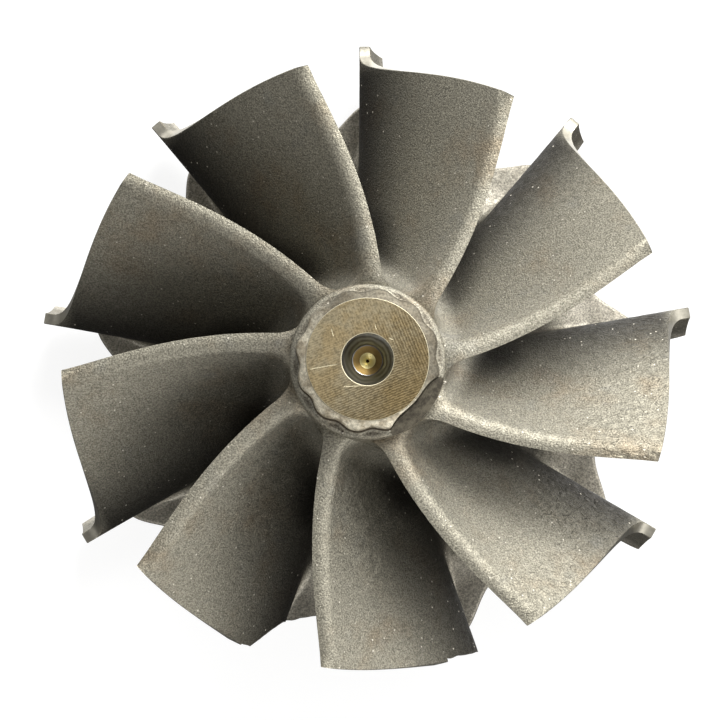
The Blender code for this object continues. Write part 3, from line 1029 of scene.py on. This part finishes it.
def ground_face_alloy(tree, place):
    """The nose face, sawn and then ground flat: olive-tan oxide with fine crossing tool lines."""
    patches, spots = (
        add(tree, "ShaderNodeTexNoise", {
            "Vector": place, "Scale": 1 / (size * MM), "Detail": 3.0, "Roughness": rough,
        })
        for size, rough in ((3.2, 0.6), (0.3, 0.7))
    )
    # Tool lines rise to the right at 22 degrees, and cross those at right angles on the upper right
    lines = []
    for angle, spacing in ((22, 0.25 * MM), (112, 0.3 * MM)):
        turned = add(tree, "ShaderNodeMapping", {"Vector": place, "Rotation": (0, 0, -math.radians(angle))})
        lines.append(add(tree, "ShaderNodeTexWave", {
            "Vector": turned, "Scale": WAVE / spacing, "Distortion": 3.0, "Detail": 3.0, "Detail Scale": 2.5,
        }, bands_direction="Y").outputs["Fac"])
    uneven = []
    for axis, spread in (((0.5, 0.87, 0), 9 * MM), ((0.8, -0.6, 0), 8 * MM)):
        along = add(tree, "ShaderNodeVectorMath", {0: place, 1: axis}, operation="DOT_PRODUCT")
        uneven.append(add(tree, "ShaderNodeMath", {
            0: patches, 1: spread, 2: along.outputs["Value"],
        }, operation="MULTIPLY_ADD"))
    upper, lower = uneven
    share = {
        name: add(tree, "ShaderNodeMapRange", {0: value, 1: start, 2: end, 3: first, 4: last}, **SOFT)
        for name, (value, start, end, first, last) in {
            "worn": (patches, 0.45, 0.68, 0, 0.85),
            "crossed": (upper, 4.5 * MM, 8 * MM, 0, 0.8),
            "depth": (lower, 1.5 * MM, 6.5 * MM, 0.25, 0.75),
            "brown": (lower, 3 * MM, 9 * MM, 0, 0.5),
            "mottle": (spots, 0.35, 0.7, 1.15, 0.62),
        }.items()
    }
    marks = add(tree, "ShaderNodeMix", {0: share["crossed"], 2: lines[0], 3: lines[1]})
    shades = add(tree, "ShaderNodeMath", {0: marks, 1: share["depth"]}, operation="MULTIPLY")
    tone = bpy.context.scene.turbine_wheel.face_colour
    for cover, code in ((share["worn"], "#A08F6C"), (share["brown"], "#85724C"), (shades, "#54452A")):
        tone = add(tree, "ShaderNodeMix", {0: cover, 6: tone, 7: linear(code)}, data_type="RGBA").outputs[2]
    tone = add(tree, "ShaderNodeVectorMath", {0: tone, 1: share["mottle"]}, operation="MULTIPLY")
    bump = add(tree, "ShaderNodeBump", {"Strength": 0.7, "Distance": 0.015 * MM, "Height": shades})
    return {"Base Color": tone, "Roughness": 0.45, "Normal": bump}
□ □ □
▶ _GIVEN TASK_: Find the lines that include the string "code", then copy each of them.

▶ _CORRECT OUTPUT_:
The Blender code for this object continues. Write part 3, from line 1029 of scene.py on. This part finishes it.
    for cover, code in ((share["worn"], "#A08F6C"), (share["brown"], "#85724C"), (shades, "#54452A")):
        tone = add(tree, "ShaderNodeMix", {0: cover, 6: tone, 7: linear(code)}, data_type="RGBA").outputs[2]